Why do we place disproportionately high value on things we helped to create?

The Decision Lab

The Mechanism

People overvalue things they've assembled or partially built — even when the output is objectively worse than an equivalent purchased item. The effort creates attachment, not just the object.

In product: Users who configure, customize, or assemble parts of a product report higher satisfaction and lower churn than users who receive the finished version. Onboarding that asks the user to make decisions (not just enter data) is building IKEA effect.

In consulting: Clients who co-create the strategy implement it better than clients who receive a finished deck. Workshops aren't just about gathering input — they're about triggering ownership.

In DAOs: Governance participation, however small, creates attachment to the protocol outcome. Token holders who vote churn less than those who don't.

Counterpoint: The IKEA effect can produce overconfidence in inferior work. A founder who built the MVP themselves will have inflated views of its quality. External validation matters specifically because creators can't see their own IKEA effect.

Context

  • Reciprocity — Co-creation also triggers reciprocity: I helped build this, so I'll advocate for it
  • Decision Making — When to involve others and when to decide alone
  • Community — How co-creation builds collective ownership in communities

Questions

At what level of user involvement does the IKEA effect kick in — and is there a threshold below which involvement is theater rather than genuine co-creation?

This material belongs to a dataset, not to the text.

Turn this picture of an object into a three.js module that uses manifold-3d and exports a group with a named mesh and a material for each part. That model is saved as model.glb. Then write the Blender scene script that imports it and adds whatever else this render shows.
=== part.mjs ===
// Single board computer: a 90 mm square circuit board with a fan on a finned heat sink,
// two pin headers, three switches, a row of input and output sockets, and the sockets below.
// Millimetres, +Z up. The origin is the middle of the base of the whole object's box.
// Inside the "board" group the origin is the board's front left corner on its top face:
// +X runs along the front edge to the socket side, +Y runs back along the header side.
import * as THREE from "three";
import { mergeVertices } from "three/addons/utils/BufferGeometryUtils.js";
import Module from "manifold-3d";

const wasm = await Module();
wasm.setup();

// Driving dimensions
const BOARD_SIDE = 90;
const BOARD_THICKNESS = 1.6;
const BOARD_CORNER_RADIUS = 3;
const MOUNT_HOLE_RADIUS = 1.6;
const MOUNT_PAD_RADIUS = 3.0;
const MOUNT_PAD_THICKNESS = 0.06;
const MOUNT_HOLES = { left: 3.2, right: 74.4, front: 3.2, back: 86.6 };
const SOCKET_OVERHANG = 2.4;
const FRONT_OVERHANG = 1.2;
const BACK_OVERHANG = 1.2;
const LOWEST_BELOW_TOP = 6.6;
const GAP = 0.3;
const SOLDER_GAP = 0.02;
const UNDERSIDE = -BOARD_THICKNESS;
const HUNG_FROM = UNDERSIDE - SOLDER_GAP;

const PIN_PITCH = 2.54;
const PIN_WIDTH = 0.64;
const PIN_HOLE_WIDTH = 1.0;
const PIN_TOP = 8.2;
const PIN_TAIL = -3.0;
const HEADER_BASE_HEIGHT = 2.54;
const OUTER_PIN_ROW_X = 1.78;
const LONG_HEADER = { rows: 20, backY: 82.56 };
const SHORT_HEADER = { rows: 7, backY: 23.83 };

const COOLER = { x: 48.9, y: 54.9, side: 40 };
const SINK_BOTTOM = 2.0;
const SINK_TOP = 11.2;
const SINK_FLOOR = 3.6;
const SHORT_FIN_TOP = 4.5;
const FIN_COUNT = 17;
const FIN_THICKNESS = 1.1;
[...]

  • How do you design an onboarding flow that creates IKEA effect without overwhelming users with unnecessary configuration decisions?
  • If a DAO's governance participation rate is low, does that imply most token holders have no IKEA effect — and what does that predict about protocol resilience?
  • Where does IKEA effect become a liability — and how do you know when a founder's attachment to their creation is protecting quality versus protecting ego?